O filme marca a estreia do diretor sul-coreano Kim Ji-Woon, do excêntrico western Os Invencíveis (2008), em Hollywood. Tal como naquele filme, Kim faz uma releitura do gênero americano, onde o xerife solitário Ray, como o Gary Cooper de Matar ou Morrer (1952) tem de defender com seus parcos recursos a minúscula cidade. O cavaleiro negro é Cortez, e, no lugar dos cavalos, entram máquinas tunadas como o Corvette C6 ZR1 usado pelo vilão. Aí reside o único elemento “atual” da trama: nas longas tomadas do carro de Cortez, com o som trovejante potencializado pelos alto-falantes da sala de cinema, o filme aproveita lições da série Velozes e Furiosos, e até consegue remeter ao extraordinário Drive (2012), especialmente na melhor cena do filme, aquela em que Cortez usa o veículo para despistar um helicóptero.

Dito assim, parece mais interessante do que o filme realmente é. Mas O Último Desafio, apesar dessas referências, é só mais um longo desfile de frases de efeito e matança indiscriminada. Schwarza ainda encontra apoio no bem-intencionado elenco secundário, com Rodrigo Santoro, eficiente mas nada memorável, e Luis Guzmán, de longe o melhor – e mais humano – personagem do filme, com toda a sua sensata covardia.

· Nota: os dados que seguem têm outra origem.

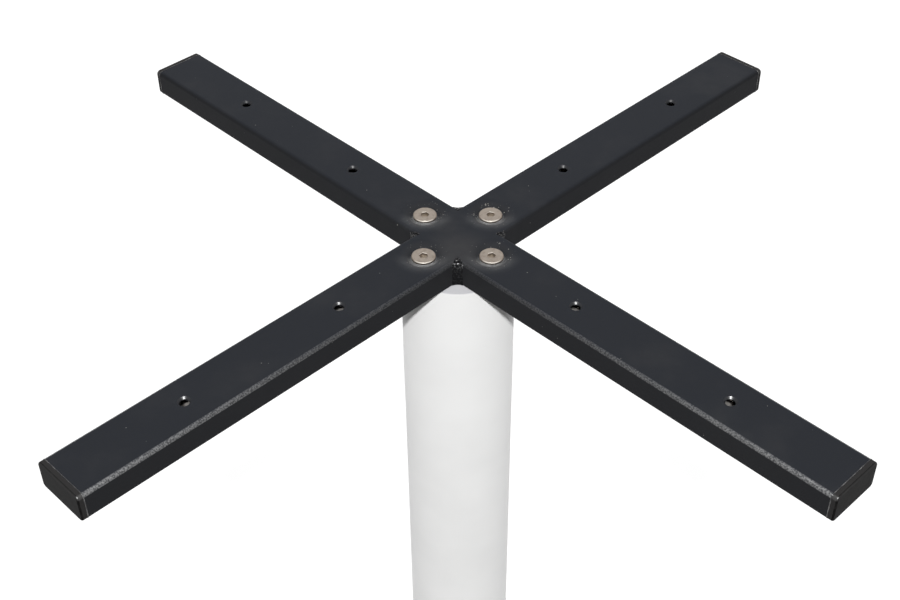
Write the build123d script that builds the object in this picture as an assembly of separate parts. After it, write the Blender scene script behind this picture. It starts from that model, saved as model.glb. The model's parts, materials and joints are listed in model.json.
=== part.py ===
from build123d import *
import os
from math import sqrt

# Disc table base: a black X of rectangular steel tube on a round white column and a steel disc.
# Millimetres, +Z up. The origin is on the floor, under the column's axis.
# The arms lie on the diagonals, and the front of the base faces -Y.

# Main sizes
overall_height = 720
disc_diameter = 450
disc_thickness = 8
disc_upper_edge = 3
disc_lower_edge = 1
column_diameter = 78
column_wall = 3
plate_thickness = 10
plate_rim_ease = 0.3

# Rectangular tube of the X
arm_reach = 312
arm_width = 40
arm_height = 20
arm_wall = 2
arm_corner_radius = 3

# Holes for fastening the tabletop, along each arm from the centre
tabletop_hole_places = [105, 225]
tabletop_hole_diameter = 6
tabletop_hole_ease = 1.2

# Flat-headed M8 screws that hold the X on the column
arm_screw_place = 31.5
screw_diameter = 8
screw_hole_diameter = 9
arm_screw_head = 16
arm_screw_head_height = 2.3
arm_screw_head_ease = 0.5
arm_screw_length = 30
screw_point = 1
socket_across_flats = 5
socket_depth = 3.2
socket_mouth = 0.3

# Pressed dimple in the arm's top wall, which sinks each of these heads
dimple_depth = 3
dimple_seat_radius = 9.4
dimple_radius = 17

# Fillet weld in each inner corner of the X
weld_size = 4

# Plastic plug in each arm end
cap_flange = 4
cap_edge = 1.2
plug_length = 18
plug_wall = 2
plug_clearance = 1
rib_count = 3
rib_width = 1.2

# Countersunk M8 screws up through the disc
foot_screw_place = 25
foot_screw_head = 16
foot_screw_head_land = 0.4
foot_screw_length = 16

# Glides under the disc
glide_count = 6
glide_diameter = 24
glide_height = 3
glide_place = 205
glide_edge = 1

# Heights and lengths that follow from the sizes above
disc_top = glide_height + disc_thickness
arm_bottom = overall_height - arm_height
column_tube_bottom = disc_top + plate_thickness
column_tube_top = arm_bottom - plate_thickness
tube_end = arm_reach - cap_flange
arm_side = arm_width / 2
arm_angles = {"front_right": -45, "back_right": 45, "back_left": 135, "front_left": 225}
corner_angles = {"right": 0, "back": 90, "left": 180, "front": 270}


def polar(radius, angle):
    """Location at a radius and an angle about the column's axis."""
    return Rot(0, 0, angle) * Pos(radius, 0, 0)


def disc(diameter, bottom, top):
    """Upright cylinder on the Z axis between two heights."""
    return Pos(0, 0, (bottom + top) / 2) * Cylinder(diameter / 2, top - bottom)


def cone(bottom_diameter, top_diameter, bottom, top):
    """Upright cone on the Z axis between two heights."""
    return Pos(0, 0, (bottom + top) / 2) * Cone(bottom_diameter / 2, top_diameter / 2, top - bottom)


def tube_outline(inset):
    """Outline of the rectangular tube, drawn in by inset from its outside."""
    return RectangleRounded(arm_width - 2 * inset, arm_height - 2 * inset, arm_corner_radius - inset)


def along_arm(start, end, outline):
    """Carry an outline along +X from start to end, centred on the height of the X."""
    profile = Plane.YZ.offset(start) * outline
    return Pos(0, 0, arm_bottom + arm_height / 2) * extrude(profile, end - start)


def tabletop_hole():
    """Cutter on the Z axis for one tabletop hole: through both walls, eased at the top."""
    mouth = tabletop_hole_diameter + 2 * tabletop_hole_ease
    drill = disc(tabletop_hole_diameter, arm_bottom - 1, overall_height + 1)
    return drill + cone(tabletop_hole_diameter, mouth, overall_height - tabletop_hole_ease, overall_height)


def dimple_slope(drop):
    """Slope of the dimple's section, which leaves the arm's face smoothly and ends at the seat, lowered by drop."""
    return TangentArc((dimple_radius, -drop), (dimple_seat_radius, -dimple_depth - drop), tangent=(-1, 0))


def dimple_wall():
    """The arm's top wall where it is pressed down round a screw hole, with the arm's face at z = 0."""
    hole = screw_hole_diameter / 2
    with BuildSketch(Plane.XZ) as section:
        with BuildLine():
            add(dimple_slope(0))
            add(dimple_slope(arm_wall))
            Line((dimple_radius, 0), (dimple_radius, -arm_wall))
            Line((dimple_seat_radius, -dimple_depth), (hole, -dimple_depth))
            Line((hole, -dimple_depth), (hole, -dimple_depth - arm_wall))
            Line((hole, -dimple_depth - arm_wall), (dimple_seat_radius, -dimple_depth - arm_wall))
        make_face()
    return revolve(section.sketch, Axis.Z)


def arm():
    """Hollow tube along +X, its inner end cut to a right-angled point that meets the other three arms."""
    tube = along_arm(0, tube_end, tube_outline(0) - tube_outline(arm_wall))
    mitre = make_face(Polyline((0, 0), (tube_end, -tube_end), (tube_end, tube_end), close=True))
    tube &= extrude(mitre, overall_height)
    for place in tabletop_hole_places:
        tube -= Pos(place, 0) * tabletop_hole()
    screw_axis = Pos(arm_screw_place, 0)
    tube -= screw_axis * disc(screw_hole_diameter, arm_bottom - 1, arm_bottom + 2 * arm_wall)
    tube -= screw_axis * disc(2 * dimple_radius, overall_height - 2 * arm_wall, overall_height + 1)
    return tube + screw_axis * Pos(0, 0, overall_height) * dimple_wall()


def corner_weld():
    """Fillet weld between an arm along +X and one along +Y, its ends rounded as the arms' edges are."""
    reach = arm_width
    plan = Pos(reach / 2, arm_side / 2) * Rectangle(reach, arm_side)
    plan += Pos(arm_side / 2, reach / 2) * Rectangle(arm_side, reach)
    corner = plan.vertices().sort_by_distance((arm_side, arm_side, 0))[0]
    block = Pos(0, 0, arm_bottom) * extrude(fillet(corner, weld_size), arm_height)
    inner_edges = block.edges().filter_by(lambda edge: min(edge.center().X, edge.center().Y) > arm_side - 1)
    block = fillet(inner_edges.filter_by(Axis.Z, reverse=True), arm_corner_radius)
    block -= along_arm(-reach, 2 * reach, tube_outline(0))
    return block - Rot(0, 0, 90) * along_arm(-reach, 2 * reach, tube_outline(0))


def hex_socket():
    """Cutter for a hex socket with an eased mouth, which is at z = 0."""
    hexagon = RegularPolygon(socket_across_flats / sqrt(3), 6)
    flats = Pos(0, 0, -socket_depth) * extrude(hexagon, socket_depth)
    return flats + Pos(0, 0, -socket_mouth) * extrude(hexagon, socket_mouth, taper=-45)


def shank(top, bottom):
    """Threaded part of a screw between two heights, with an eased point."""
    return chamfer(disc(screw_diameter, bottom, top).edges().sort_by(Axis.Z)[0], screw_point)


def arm_screw():
    """Flat-headed screw on the Z axis, its head's underside at z = 0."""
    head = disc(arm_screw_head, 0, arm_screw_head_height)
    head = chamfer(head.edges().sort_by(Axis.Z)[-1], arm_screw_head_ease)
    screw = head + shank(0, -arm_screw_length)
    return screw - Pos(0, 0, arm_screw_head_height) * hex_socket()


def countersink(diameter):
    """Form of a countersunk head down to a diameter, its face at z = 0."""
    depth = (foot_screw_head - diameter) / 2
    cap = disc(foot_screw_head, -foot_screw_head_land, 0)
    return cap + cone(diameter, foot_screw_head, -foot_screw_head_land - depth, -foot_screw_head_land)


def foot_screw():
    """Countersunk screw pointing up along the Z axis, its head's face at z = 0."""
    screw = countersink(screw_diameter) + shank(-foot_screw_head_land, -foot_screw_length)
    return Rot(180, 0, 0) * (screw - hex_socket())


def end_cap():
    """Plastic plug for the arm end along +X: a flange with an eased face and a hollow, ribbed plug."""
    flange = along_arm(tube_end, arm_reach, tube_outline(0))
    flange = fillet(flange.faces().sort_by(Axis.X)[-1].edges(), cap_edge)
    plug_start = tube_end - plug_length
    plug_inset = arm_wall + plug_clearance
    plug = Rectangle(arm_width - 2 * plug_inset, arm_height - 2 * plug_inset)
    hollow_inset = plug_inset + plug_wall
    hollow = Rectangle(arm_width - 2 * hollow_inset, arm_height - 2 * hollow_inset)
    cap = flange + along_arm(plug_start, tube_end, plug)
    rib_pitch = (plug_length - rib_width) / rib_count
    for number in range(rib_count):
        start = plug_start + rib_width + number * rib_pitch
        cap += along_arm(start, start + rib_width, tube_outline(arm_wall))
    return cap - along_arm(plug_start, tube_end, hollow)


def tapped_plate(bottom, top, screw_place):
    """Round plate with a tapped hole for each of four screws."""
    plate = disc(column_diameter, bottom, top)
    for angle in arm_angles.values():
        plate -= polar(screw_place, angle) * disc(screw_diameter, bottom - 1, top + 1)
    return plate


def column_top_plate():
    """Plate that closes the column's upper end, with an eased rim."""
    plate = disc(column_diameter, column_tube_top, arm_bottom)
    eased = chamfer(plate.edges().sort_by(Axis.Z)[-1], plate_rim_ease)
    return eased & tapped_plate(column_tube_top, arm_bottom, arm_screw_place)


def column_tube():
    """Round tube between the two plates."""
    bore = disc(column_diameter - 2 * column_wall, column_tube_bottom, column_tube_top)
    return disc(column_diameter, column_tube_bottom, column_tube_top) - bore


def base_disc():
    """Disc foot with a rounded upper edge, countersunk from below for the foot screws."""
    plate = disc(disc_diameter, glide_height, disc_top)
    plate = fillet(plate.edges().sort_by(Axis.Z)[-1], disc_upper_edge)
    plate = chamfer(plate.edges().sort_by(Axis.Z)[0], disc_lower_edge)
    hole = disc(screw_hole_diameter, glide_height - 1, disc_top + 1)
    hole += Pos(0, 0, glide_height) * Rot(180, 0, 0) * countersink(screw_hole_diameter)
    for angle in arm_angles.values():
        plate -= polar(foot_screw_place, angle) * hole
    return plate


def glide():
    """Round plastic glide with an eased lower edge."""
    pad = disc(glide_diameter, 0, glide_height)
    return chamfer(pad.edges().sort_by(Axis.Z)[0], glide_edge)


def write(name, shape):
    export_step(shape, f"parts/{name}.step")


os.makedirs("parts", exist_ok=True)

write("base_disc", base_disc())
write("column_foot_plate", tapped_plate(disc_top, column_tube_bottom, foot_screw_place))
write("column_tube", column_tube())
write("column_top_plate", column_top_plate())

for name, angle in corner_angles.items():
    write(f"{name}_weld", Rot(0, 0, angle - 45) * corner_weld())

screw_seat = overall_height - dimple_depth
for name, angle in arm_angles.items():
    write(f"{name}_arm", Rot(0, 0, angle) * arm())
    write(f"{name}_cap", Rot(0, 0, angle) * end_cap())
    write(f"{name}_screw", polar(arm_screw_place, angle) * Pos(0, 0, screw_seat) * arm_screw())
    write(f"{name}_foot_screw", polar(foot_screw_place, angle) * Pos(0, 0, glide_height) * foot_screw())

for number in range(glide_count):
    write(f"glide_{number + 1}", polar(glide_place, 360 / glide_count * number) * glide())
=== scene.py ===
import json
import math
import bpy
import numpy as np
from mathutils import Matrix, Vector

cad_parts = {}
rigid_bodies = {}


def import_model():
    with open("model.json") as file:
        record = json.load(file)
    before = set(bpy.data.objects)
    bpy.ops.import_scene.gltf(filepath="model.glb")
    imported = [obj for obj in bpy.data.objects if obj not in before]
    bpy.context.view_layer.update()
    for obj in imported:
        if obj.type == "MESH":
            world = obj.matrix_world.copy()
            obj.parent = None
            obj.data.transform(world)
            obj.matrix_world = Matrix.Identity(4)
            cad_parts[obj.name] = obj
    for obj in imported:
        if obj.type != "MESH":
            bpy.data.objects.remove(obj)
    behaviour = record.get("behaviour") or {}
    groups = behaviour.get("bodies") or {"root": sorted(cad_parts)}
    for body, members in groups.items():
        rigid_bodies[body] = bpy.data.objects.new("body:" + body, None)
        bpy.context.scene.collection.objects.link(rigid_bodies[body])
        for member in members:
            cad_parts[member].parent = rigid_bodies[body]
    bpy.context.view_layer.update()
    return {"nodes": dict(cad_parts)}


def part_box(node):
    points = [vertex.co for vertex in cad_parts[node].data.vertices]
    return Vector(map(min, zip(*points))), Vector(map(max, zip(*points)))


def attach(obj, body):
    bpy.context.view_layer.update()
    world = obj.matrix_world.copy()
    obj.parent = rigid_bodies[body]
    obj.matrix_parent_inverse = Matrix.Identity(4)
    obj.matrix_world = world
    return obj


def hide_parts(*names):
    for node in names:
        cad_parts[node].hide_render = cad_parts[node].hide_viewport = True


# Disc table base: black X of rectangular tube on a white column and disc.
# Metres, +Z up, in the frame of the solids. The front faces -Y.
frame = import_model()
nodes = frame["nodes"]
mm = 0.001


# Shader maths. A Signal is one output of a node, and arithmetic on it adds Math nodes.
class Signal:
    def __init__(self, graph, socket):
        self.graph = graph
        self.socket = socket

    def output(self, name):
        return Signal(self.graph, self.socket.node.outputs[name])

    def math(self, operation, first, second=0.0):
        return self.graph.add("ShaderNodeMath", {"operation": operation}, {0: first, 1: second})

    def __add__(self, other):
        return self.math("ADD", self, other)

    def __radd__(self, other):
        return self.math("ADD", other, self)

    def __sub__(self, other):
        return self.math("SUBTRACT", self, other)

    def __rsub__(self, other):
        return self.math("SUBTRACT", other, self)

    def __mul__(self, other):
        return self.math("MULTIPLY", self, other)

    def __rmul__(self, other):
        return self.math("MULTIPLY", other, self)

    def __truediv__(self, other):
        return self.math("DIVIDE", self, other)

    def __rtruediv__(self, other):
        return self.math("DIVIDE", other, self)

    def __abs__(self):
        return self.math("ABSOLUTE", self)

    def sine(self):
        return self.math("SINE", self)

    def root(self):
        return self.math("SQRT", self)

    def least(self, other):
        return self.math("MINIMUM", self, other)

    def most(self, other):
        return self.math("MAXIMUM", self, other)

    # 0 below low, 1 above high, and a smooth step between them
    def rise(self, low, high):
        sockets = {"Value": self, "From Min": low, "From Max": high}
        return self.graph.add("ShaderNodeMapRange", {"interpolation_type": "SMOOTHSTEP"}, sockets)

    # The other way round: 1 below low and 0 above high
    def fall(self, low, high):
        return 1 - self.rise(low, high)


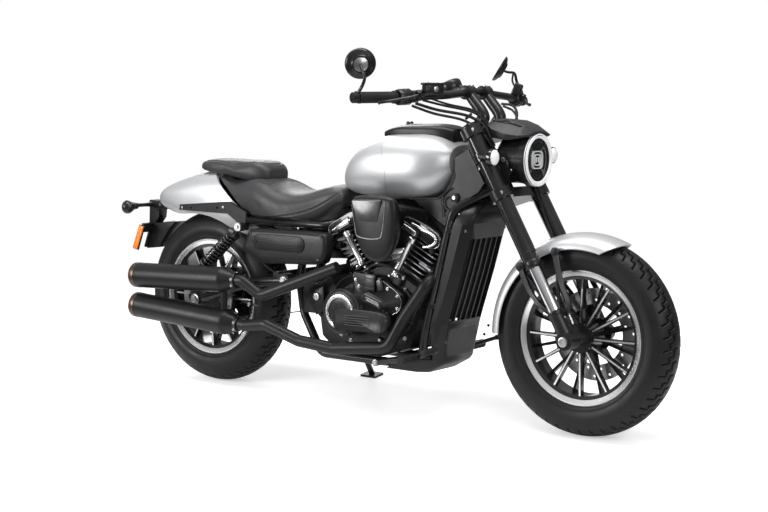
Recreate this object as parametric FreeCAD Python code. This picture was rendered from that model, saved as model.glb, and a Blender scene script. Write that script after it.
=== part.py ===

Ji-Woon ainda tenta desenvolver uma segunda trama, trazendo Forest Whitaker como o coordenador da equipe do FBI que caça Cortez, mas tudo existe em função do personagem de Schwarzenegger. E, embora o ator ainda esbanje carisma e atuações canastronas, como Ray bem lembra, ele está velho – bem como o estilo de filme que ele se acostumou a fazer. Não convencem mais a correria, as quedas dos edifícios, o armamento absurdo dos personagens. E o clímax do filme, o embate final entre Ray e Cortez, é sofrível – vai desde Ray achando um Camaro ZL1 dando sopa na esquina até um duelo que mais faz rir do que cria tensão – digo isso ao observar a profusão de risadas da plateia. A cereja do bolo é a presença irritante de Johnny Knoxville (do programa Jackass), dizendo e fazendo coisas estúpidas o tempo todo.

Apesar dele, O Último Desafio consegue fazer rir – o que parece ser uma característica desse revival dos heróis de ação, que abusa de piadinhas sobre a velhice dos atores, em vez de apostar na aura de invencibilidade dos mesmos – no que faz bem, aliás.

E o filme também é um adendo digno à carreira do eterno ‘Terminator’. O velho Exterminador transparece o cansaço nas cenas. Cansaço não só do corre-corre incessante, mas também do personagem durão que lhe deu fama. Ainda assim, ele caminha, cheio de autoridade, em sua investida final contra Cortez, para dizer uma frase que, em sua voz grave, entra para a galeria de frases antológicas dos seus filmes: “Você está preso!” – o mais próximo de Clint Eastwood que qualquer dos seus colegas de geração já chegou.